What you don’t hear people say are responses like:
“Well, I made it to and from work safely. There was more traffic on the road than normal, so it gave me a good opportunity to think to myself.”
“There was this driver in front of me who I couldn’t pass, and it afforded me an opportunity to discover a new podcast which I REALLY liked.”
“I had a heated conversation with a coworker, but it challenged me to see a new perspective which I’m thankful for because I never would have considered it otherwise.”
“I forgot my lunch today so I was worried I was gonna starve, but I’m actually grateful for it because now I know I can miss a meal and not only be okay but feel good!”
See the difference?
It’s easy to focus on the negative—on criticizing, complaining, fixating on things that went wrong or the obstacles you faced, rather than on the path already cleared and the benefits or lessons gained.
If you dig deeper into the frustration of difficult conversations, the impatience of sitting in traffic, or the physical pain of hunger, there’s one underlying factor—an unwanted experience—that binds them all.
This experience is something every human endures yet tries to avoid, and when they do experience it, they try to suppress it. It is so stubborn because as soon as you think you got control of it, it rears its ugly face again only to show up in another moment.
What is this stubborn experience? Suffering.
Suffering is what happens when your expectations are mismatched with reality, when the illusion of control confounds you into thinking that you have more power than you really do.
You think you can control traffic, but that’s not reality.
You try to compel that driver to speed up by swearing at him, but that's not reality.
You want the coworker to stop arguing and just tell you you’re right, but that’s not reality.
As a result, you experience suffering because the reality you want isn’t the reality that is.
This leads to three inescapable truths. The first truth is that:
1) You are not, and will never be, in control.
In other words, you can control how you make meaning of the things that happen to you, but that's where it ends.
Remember, it’s not what happens to you but rather how you perceive what happens to you that causes suffering. The meaning you ascribe can either lead to understanding or agony. I talked about this in another article. It’s also much easier said than done—but it absolutely can be done, it just takes work.
In that space between hope and reality lies meaning. Here are some examples:
“I shouldn’t have said all that in the meeting [hope], but I did [reality]. Now everybody thinks I’m an idiot [meaning].”

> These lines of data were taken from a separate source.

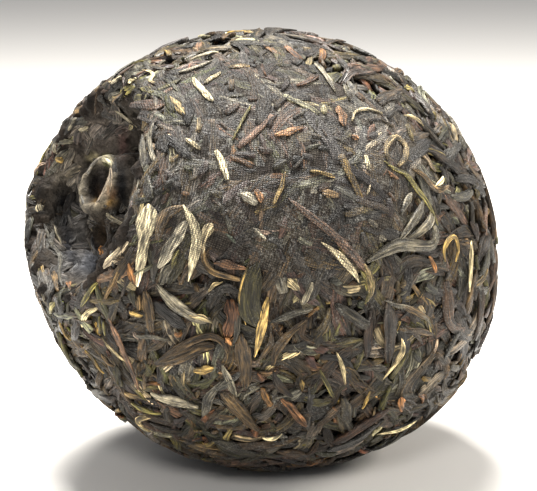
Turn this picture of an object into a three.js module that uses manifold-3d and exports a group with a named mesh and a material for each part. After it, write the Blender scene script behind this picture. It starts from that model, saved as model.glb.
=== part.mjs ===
// A pressed cake of tea leaves, nearly a ball, lying on its side.
//
// Millimetres, +Z up. The origin is the middle of the small flat spot that the cake rests on. The
// cake is a body of revolution about a leaning axis that points out of the hollow, towards -X and
// up. A core carries the hollow, the knot mark inside it and the large unevenness of the pressing,
// and the larger strips of leaf that show are fused onto it.

import * as THREE from "three";
import { mergeVertices } from "three/addons/utils/BufferGeometryUtils.js";
import Module from "manifold-3d";

// The pressed outline, from the axis out.
const EQUATOR_RADIUS = 44;
const DOME_HEIGHT = 50;
const DOME_SQUARENESS = 2.1;
const SHOULDER_HEIGHT = 48;
const SHOULDER_SQUARENESS = 1.78;
const AXIS_LEAN = THREE.MathUtils.degToRad(22);

// The core lies this far inside the pressed outline, which the tops of the strips reach.
const CORE_INSET = 0.8;

// How the cake rests: the resting plane cuts this much off the outline's lowest point.
const REST_CUT = 1.8;

// The hollow: a rounded lip, a wall, and a floor round the knot mark.
const LIP_OUTER_RADIUS = 24;
const LIP_ROUNDING = 4;
const LIP_STEPS = 5;
const FLOOR_DEPTH = 11;
const FLOOR_RADII = [14, 12.4, 10.8, 9];

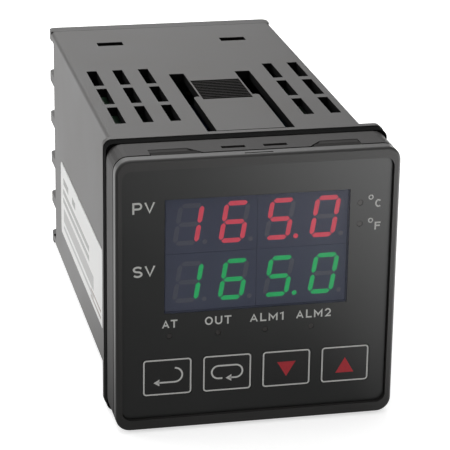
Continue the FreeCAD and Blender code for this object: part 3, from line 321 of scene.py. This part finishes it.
GASKET_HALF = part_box("gasket")[1].x / MM
GASKET_FRONT, GASKET_REAR = SLEEVE_REAR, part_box("gasket")[1].y / MM
GASKET_CORNER = 1.4
# The hole clears the spigot by this much on every side.
GASKET_FIT = 0.2
HOLE_X, HOLE_Z = SPIGOT_X + GASKET_FIT, SPIGOT_Z + GASKET_FIT


def gasket_frame():
    """The frame as squeezed between sleeve and flange, with its hole round the spigot."""
    outer = rounded_outline(GASKET_HALF, GASKET_HALF, GASKET_CORNER)
    hole = sharp_outline(-HOLE_X, HOLE_X, -HOLE_Z, HOLE_Z)
    return carved(block(outer, outer, GASKET_FRONT, GASKET_REAR), [],
                  [block(hole, hole, GASKET_FRONT - BEYOND, GASKET_REAR + BEYOND)])


gasket = finish_piece("gasket_squeezed", gasket_frame(), foam_rubber(), "controller")
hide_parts("gasket")

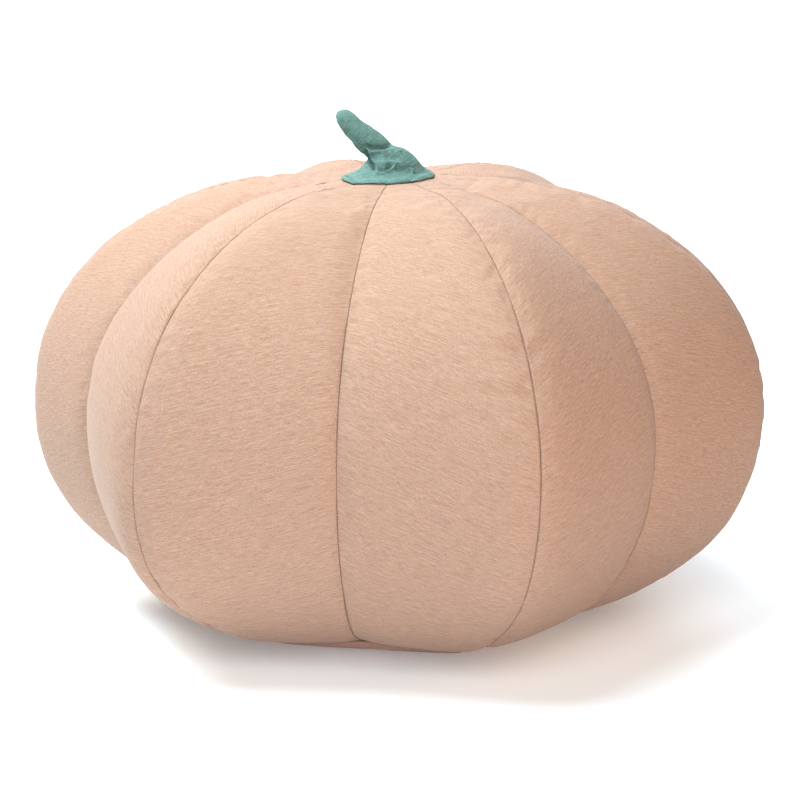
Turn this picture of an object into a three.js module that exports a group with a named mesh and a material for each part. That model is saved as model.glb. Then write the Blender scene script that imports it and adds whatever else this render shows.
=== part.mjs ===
import * as THREE from 'three';

// Floor pouf in the shape of a pumpkin: twelve sewn panels make six stuffed lobes, over a base panel and
// under a cloth stem. Millimetres, +Z up. The origin is the middle of the flat underside, on the floor.
// -Y is the front. A turn is an angle seen from above, 0 at the front and growing towards +X.

// Cloth and gaps
const CLOTH = 2;
const GAP = 0.3;

// Body: the crown is the level ring around the stem, where all panels come to a point
const CROWN_HEIGHT = 487;
const CROWN_RADIUS = 64;
const POINT_RADIUS = 6;
const UNDERSIDE_LEVELS = 3;
const PANEL_LEVELS = 20;

// Base panel and panels, from the floor up. A row is one level: where it lies on the ridge seam down the
// crest of a lobe, and on the groove seam between two lobes, as distance from the middle and height.
const LEVELS = [
  { name: 'edge of the underside', crestRadius: 163, crestHeight: 0, grooveRadius: 147, grooveHeight: 0 },
  { name: 'rim of the base panel', crestRadius: 180, crestHeight: 4, grooveRadius: 168, grooveHeight: 8 },
  { name: 'base seam', crestRadius: 195, crestHeight: 11, grooveRadius: 187, grooveHeight: 19 },
  { name: 'underside of the lobe', crestRadius: 281, crestHeight: 44, grooveRadius: 271, grooveHeight: 60 },
  { name: 'low side', crestRadius: 361, crestHeight: 112, grooveRadius: 326, grooveHeight: 138 },
  { name: 'under the widest part', crestRadius: 397, crestHeight: 202, grooveRadius: 344, grooveHeight: 212 },
  { name: 'over the widest part', crestRadius: 393, crestHeight: 296, grooveRadius: 341, grooveHeight: 283 },
  { name: 'shoulder', crestRadius: 344, crestHeight: 386, grooveRadius: 312, grooveHeight: 352 },
  { name: 'upper shoulder', crestRadius: 256, crestHeight: 452, grooveRadius: 249, grooveHeight: 418 },
  { name: 'top', crestRadius: 150, crestHeight: 485, grooveRadius: 152, grooveHeight: 471 },
];

// Six lobes, uneven as sewn and stuffed: the turn of each crest, how far it stands out half-way up and
// low down (1 is even), and the turn of the groove on its left.
const LOBES = [
  { name: 'front_right', crestTurn: 20.5, middleReach: 1, lowReach: 1, grooveTurn: -9.7 },
  { name: 'right', crestTurn: 80.4, middleReach: 1.004, lowReach: 1, grooveTurn: 50.3 },
  { name: 'back_right', crestTurn: 141.4, middleReach: 0.996, lowReach: 1.01, grooveTurn: 110.5 },
  { name: 'back_left', crestTurn: 200.6, middleReach: 0.998, lowReach: 1, grooveTurn: 170.5 },
  { name: 'left', crestTurn: 263, middleReach: 1.012, lowReach: 1.02, grooveTurn: 230.5 },
  { name: 'front_left', crestTurn: 319.6, middleReach: 1, lowReach: 1.025, grooveTurn: 287.5 },
];

// Columns of a panel from its crest (0) to its groove (1), closer where the crest is rounded
const COLUMNS = [0, 0.07, 0.15, 0.24, 0.35, 0.48, 0.64, 0.82, 1];

// How a panel crosses from crest to groove: it leaves the crest level, turns over a round ridge and then
// runs almost straight, with a slight swell into the groove.
const RIDGE_ROUNDING = 0.75;
const RIDGE_SHARPNESS = 4;
const PANEL_SWELL = 0.2;
const PANEL_LIFT = 0.02;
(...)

“Nobody answers my job applications [reality; the hope is that they do]. I’ll never find a job [meaning].”
The thing is, the meaning you create for yourself is also what creates your suffering, because none—read ZERO—of these statements can be proven.
Anyway, the lack of control stated in truth #1 leads to the second truth, which is:
2) Suffering is inevitable.
The inevitability of suffering is something to be grateful for, because without suffering you’d never know pleasure.
I can sense the eye-rolling now, and I understand. It is cliché and, quite frankly, it’s not something you can sink your teeth into. It’s not a strategy, there’s no feedback you can act on, and being told, “Well, you can never be happy if you’re not sad” is akin to telling somebody who’s struggling financially that money doesn’t buy happiness. While such a cliché may ring true, it resonates more deeply when you’re not in dire financial straits.
So, what meaning can we ascribe to truth #2 without repeating yet another ho-hum self-help platitude?
What truth #2 really speaks to is acceptance. Acceptance with what is, similar to the serenity prayer.
From this perspective, the inevitability of suffering is a strategy and does provide feedback.
You know whether you’ve accepted or not, and you know whether you will accept or not. Therefore, you can use acceptance in your feedback loop to gauge where you are on the scale of control (i.e., trying to control your suffering or accepting suffering for what it is).
This often happens retrospectively. It’s much easier to look back on an event and understand why it happened than to accept something in the moment you don’t want.
But acceptance also affords gratitude, because when you recognize that most circumstances are out of your control, you learn to be thankful for the ones that are.
This leads to the third truth, which is this:
3) Suffering creates growth.
Suffering is unavoidable, so by making a commitment not to consent to the causes of pain but instead to focus on the forces that shape it, you break free from the reigns of suffering and become freer yourself.
Your perception of suffering is shaped by the attention you give it, by the meaning you ascribe. Changing your focus (and therefore the meaning) allows you to change the narrative of your story and thus turn suffering into gratitude.
Gratitude isn’t something you have but rather something you practice. The difference between having gratitude and practicing gratitude is the difference between doing and being. Having gratitude is akin to gaining a “thing,” whereas practicing gratitude is an expression of who you are.
Journal Prompts
When/where do I fight myself the most? What are the triggers?
What emotion am I trying to avoid by fighting?
Is the reality or expectation that I’m trying to create realistic? Why or why not?